More than any other nation, Israel continues to divide opinion, among individuals, nations and at international institutions, as it is held to higher standards of statehood than other Western countries, not to mention more unsavory regimes around the world.
The widespread condemnation that greeted the US recognition of Jerusalem as Israel’s capital is a case in point. Yet despite this continued double standards and existential threats to their nation’s existence, the Israeli identity is resilient and robust, and Israelis somehow manage to continue to build their thriving country and economy.
As Israel prepares this year to mark 70 years since its creation, this small country, 58% of which is largely barren desert, has despite all odds become a world leader in the fields of energy and technology, a veritable breeding ground for innovative start-ups. Despite being in its infancy as a nation, Israeli innovation has spawned myriad inventions, from the USB memory stick and essential smart phone technology, to cherry tomatoes and water conservation technology.
Since 1948, the number of Jews in Israel has increased nearly tenfold, even though during this same period the number of Diaspora Jews has dropped from 10.8 million to about 8 million in 2016.
The 70th anniversary of Israeli independence will be marked as in previous years with the annual torch lighting ceremony, which at its inception featured 12 torches representing the 12 tribes of Israel. In 1979, the ceremony was expanded with the addition of a thirteenth torch representing peace.

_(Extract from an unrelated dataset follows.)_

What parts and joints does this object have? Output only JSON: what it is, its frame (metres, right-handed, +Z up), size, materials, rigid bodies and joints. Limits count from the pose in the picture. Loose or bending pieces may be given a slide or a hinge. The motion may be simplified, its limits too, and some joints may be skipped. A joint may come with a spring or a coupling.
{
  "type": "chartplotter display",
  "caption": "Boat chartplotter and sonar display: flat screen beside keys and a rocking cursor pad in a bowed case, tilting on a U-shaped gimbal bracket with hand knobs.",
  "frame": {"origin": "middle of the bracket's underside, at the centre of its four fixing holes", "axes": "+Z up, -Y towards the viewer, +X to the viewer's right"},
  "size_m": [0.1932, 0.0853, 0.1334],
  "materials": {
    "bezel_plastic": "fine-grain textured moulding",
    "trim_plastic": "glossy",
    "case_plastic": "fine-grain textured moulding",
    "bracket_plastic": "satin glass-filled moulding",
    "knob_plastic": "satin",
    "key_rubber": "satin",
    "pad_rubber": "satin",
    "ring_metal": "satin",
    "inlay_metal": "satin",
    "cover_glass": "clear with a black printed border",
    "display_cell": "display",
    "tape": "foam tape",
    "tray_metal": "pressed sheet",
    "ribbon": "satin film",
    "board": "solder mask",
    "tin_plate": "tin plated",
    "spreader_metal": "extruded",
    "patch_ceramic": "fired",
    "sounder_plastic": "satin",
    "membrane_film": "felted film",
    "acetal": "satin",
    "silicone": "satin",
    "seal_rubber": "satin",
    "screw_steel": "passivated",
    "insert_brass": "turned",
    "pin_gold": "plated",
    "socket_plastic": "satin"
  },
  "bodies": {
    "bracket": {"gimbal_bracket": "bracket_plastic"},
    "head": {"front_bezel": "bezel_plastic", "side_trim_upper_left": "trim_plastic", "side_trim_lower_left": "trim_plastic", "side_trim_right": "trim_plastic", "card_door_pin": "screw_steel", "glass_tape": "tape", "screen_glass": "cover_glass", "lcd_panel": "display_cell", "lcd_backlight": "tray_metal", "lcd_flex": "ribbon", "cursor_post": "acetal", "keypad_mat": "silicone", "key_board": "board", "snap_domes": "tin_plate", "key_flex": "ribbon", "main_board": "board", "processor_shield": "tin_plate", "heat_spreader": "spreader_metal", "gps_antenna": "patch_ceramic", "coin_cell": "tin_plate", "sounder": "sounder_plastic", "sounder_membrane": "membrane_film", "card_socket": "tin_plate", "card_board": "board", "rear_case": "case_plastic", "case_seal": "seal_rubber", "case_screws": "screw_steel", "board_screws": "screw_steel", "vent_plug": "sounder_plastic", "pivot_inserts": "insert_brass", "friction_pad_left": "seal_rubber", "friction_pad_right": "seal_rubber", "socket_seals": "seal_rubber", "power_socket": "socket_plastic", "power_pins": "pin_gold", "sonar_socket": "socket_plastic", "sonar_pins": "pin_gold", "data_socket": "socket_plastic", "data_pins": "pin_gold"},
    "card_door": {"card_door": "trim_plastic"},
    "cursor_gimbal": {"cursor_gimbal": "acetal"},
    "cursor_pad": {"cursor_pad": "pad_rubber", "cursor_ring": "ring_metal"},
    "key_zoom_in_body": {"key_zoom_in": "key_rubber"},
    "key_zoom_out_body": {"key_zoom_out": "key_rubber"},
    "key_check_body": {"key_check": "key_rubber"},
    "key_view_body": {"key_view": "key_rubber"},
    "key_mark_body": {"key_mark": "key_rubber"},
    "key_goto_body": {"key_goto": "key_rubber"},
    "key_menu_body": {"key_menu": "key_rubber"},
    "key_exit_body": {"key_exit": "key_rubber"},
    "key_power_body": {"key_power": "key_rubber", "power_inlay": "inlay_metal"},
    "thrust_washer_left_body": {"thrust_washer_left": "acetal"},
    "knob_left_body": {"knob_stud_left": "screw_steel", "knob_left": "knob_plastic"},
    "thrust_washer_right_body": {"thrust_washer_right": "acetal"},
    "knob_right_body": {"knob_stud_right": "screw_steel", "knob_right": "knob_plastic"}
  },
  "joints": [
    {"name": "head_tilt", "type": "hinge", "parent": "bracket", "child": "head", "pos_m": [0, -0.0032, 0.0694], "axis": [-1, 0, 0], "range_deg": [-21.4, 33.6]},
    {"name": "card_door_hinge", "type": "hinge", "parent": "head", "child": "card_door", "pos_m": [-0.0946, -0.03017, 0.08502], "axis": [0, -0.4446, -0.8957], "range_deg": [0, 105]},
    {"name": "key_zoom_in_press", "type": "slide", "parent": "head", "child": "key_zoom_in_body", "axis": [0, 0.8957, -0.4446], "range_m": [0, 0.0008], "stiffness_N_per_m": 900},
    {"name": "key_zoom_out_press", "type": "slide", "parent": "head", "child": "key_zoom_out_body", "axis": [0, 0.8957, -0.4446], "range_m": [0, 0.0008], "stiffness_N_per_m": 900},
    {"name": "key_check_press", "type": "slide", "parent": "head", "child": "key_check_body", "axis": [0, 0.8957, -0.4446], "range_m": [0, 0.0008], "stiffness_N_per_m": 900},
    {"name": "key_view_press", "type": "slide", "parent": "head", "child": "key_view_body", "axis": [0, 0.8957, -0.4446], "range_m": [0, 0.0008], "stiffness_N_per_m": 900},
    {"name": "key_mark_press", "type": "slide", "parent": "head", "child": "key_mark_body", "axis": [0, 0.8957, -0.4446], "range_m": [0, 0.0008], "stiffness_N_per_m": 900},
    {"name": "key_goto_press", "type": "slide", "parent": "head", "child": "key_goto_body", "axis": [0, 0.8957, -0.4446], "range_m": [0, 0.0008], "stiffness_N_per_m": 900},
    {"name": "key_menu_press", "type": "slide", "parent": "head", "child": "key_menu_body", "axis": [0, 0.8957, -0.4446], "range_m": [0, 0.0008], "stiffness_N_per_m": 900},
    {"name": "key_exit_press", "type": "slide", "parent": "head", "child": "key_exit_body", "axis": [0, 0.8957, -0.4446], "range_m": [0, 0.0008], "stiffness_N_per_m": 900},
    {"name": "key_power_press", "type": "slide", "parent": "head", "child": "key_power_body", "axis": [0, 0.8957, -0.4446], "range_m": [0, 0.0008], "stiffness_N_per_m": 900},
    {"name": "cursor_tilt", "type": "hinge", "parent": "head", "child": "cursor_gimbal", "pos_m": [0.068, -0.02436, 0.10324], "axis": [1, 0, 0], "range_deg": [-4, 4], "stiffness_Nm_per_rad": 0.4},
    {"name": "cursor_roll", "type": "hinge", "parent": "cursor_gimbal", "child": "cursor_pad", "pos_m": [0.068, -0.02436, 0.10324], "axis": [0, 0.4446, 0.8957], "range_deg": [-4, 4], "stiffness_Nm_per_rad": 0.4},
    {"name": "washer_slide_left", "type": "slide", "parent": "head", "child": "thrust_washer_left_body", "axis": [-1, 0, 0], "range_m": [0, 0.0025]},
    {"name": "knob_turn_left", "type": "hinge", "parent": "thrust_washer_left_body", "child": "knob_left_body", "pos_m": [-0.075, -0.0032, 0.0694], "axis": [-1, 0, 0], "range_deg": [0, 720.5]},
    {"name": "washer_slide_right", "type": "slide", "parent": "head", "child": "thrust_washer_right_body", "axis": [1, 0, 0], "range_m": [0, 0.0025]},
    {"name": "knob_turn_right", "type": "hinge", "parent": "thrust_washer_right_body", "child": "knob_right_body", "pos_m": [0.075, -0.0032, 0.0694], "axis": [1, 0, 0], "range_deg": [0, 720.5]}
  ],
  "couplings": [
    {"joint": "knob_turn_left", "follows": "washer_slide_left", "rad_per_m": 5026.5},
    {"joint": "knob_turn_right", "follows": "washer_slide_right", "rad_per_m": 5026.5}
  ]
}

Peace will only be achieved by furthering dialogue and cooperation by those with a common interest in helping to bring both sides to the negotiating table.
The US must continue to play a vital role in this process and organizations like ours can use our experience of grass roots activity and high-level diplomacy to help promote the necessary culture of cooperation for US-led efforts to engage both Israel and the Muslim world in constructive dialogue to yield results.

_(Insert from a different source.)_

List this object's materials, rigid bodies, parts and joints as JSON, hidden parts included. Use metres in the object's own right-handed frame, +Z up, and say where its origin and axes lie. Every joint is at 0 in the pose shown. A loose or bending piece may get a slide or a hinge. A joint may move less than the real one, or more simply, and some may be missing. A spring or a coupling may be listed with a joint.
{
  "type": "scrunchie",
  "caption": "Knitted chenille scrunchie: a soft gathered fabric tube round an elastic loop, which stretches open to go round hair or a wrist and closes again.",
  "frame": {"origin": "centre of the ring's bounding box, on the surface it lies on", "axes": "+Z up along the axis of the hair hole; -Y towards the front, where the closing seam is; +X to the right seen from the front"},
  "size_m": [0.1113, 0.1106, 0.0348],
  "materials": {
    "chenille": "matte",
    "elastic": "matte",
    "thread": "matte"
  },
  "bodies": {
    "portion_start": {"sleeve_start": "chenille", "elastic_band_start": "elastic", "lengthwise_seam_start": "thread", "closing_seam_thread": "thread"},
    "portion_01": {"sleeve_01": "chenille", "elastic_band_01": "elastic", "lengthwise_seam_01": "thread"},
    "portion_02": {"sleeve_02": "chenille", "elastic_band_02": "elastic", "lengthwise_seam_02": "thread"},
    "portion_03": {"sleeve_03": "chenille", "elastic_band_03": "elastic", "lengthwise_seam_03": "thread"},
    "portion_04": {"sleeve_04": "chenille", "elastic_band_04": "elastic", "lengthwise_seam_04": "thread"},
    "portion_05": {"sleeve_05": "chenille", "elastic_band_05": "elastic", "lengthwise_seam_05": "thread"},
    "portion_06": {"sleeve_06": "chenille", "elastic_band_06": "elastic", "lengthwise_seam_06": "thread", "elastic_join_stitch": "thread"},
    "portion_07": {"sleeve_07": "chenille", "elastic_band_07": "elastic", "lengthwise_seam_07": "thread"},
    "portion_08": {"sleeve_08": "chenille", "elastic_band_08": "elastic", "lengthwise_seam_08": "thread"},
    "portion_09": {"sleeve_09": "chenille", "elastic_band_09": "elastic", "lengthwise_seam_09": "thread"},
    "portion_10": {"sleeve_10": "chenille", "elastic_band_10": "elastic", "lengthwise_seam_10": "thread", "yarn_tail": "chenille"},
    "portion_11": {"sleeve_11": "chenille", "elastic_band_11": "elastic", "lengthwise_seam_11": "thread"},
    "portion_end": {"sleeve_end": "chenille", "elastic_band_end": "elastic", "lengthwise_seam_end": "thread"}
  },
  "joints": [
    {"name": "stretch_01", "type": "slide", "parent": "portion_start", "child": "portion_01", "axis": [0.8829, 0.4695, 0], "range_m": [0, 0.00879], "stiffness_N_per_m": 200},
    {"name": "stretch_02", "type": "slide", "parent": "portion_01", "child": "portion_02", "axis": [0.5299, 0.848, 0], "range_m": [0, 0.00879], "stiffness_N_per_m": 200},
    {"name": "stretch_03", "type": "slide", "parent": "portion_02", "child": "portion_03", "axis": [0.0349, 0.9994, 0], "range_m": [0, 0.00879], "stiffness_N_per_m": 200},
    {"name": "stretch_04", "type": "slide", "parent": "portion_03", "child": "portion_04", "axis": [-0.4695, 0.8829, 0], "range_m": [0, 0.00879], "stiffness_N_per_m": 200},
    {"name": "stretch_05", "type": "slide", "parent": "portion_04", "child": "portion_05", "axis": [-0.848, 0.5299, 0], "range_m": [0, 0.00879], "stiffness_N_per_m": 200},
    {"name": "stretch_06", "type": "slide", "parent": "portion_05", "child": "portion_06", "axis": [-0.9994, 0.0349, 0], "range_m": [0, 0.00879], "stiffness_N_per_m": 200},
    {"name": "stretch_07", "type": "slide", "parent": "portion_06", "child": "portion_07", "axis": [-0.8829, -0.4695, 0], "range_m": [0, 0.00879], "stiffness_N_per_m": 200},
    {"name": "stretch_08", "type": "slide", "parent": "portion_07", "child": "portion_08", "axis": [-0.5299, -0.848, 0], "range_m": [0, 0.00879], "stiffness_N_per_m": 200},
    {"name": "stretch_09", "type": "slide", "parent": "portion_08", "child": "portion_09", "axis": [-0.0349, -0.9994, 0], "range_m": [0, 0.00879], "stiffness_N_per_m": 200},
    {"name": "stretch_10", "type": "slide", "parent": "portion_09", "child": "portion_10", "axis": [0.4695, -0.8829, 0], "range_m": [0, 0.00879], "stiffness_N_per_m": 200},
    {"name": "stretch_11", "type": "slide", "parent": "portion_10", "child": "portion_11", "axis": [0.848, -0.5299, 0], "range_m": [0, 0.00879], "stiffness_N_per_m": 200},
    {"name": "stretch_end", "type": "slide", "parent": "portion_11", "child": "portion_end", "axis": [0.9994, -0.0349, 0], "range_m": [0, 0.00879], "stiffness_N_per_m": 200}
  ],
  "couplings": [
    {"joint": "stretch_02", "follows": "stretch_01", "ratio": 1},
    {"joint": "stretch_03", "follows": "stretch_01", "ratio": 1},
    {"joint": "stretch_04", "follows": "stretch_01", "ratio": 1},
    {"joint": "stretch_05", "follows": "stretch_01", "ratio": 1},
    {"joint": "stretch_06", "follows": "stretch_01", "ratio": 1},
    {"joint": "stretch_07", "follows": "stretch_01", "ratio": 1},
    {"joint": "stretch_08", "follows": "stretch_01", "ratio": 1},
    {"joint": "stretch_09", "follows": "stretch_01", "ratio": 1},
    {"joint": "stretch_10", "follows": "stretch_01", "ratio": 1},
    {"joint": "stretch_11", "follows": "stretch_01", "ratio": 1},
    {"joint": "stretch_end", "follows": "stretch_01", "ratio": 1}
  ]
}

Israel now finds itself with a prime minister in Benjamin Netanyahu who is evolving his attitude on fostering relations with Gulf States. Netanyahu recognizes that in reaching out around the world beyond Israel’s traditional allies, showing them what Israel has to offer in terms of technology and innovation, not only will it aid its economy and regional development beyond Israel’s borders, but it will help on the path to coordinating an alliance of major powers necessary to bring the region back from the brink of war.
My own experience traveling across the region has shown a clear desire from Gulf leaders to engage with Israel, and the Saudi crown prince gave the clearest indication of his support for Israeli sovereignty on the road to achieving peace when he told US media on last month’s visit to Washington: “I believe the Palestinians and the Israelis have the right to have their own land.”
Middle East peace has long been elusive, but I firmly believe when we dare to dream big, we can realize those dreams and begin to make changes that impact the world. As Albert Einstein, co-founder of the AJC once said: “Peace cannot be kept by force, it can only be achieved by understanding.” As Israel approaches this landmark anniversary, all efforts must go toward maintaining its historic good relations with the Jewish community in the US and around the world over the next 70 years.
The author is president of the American Jewish Congress.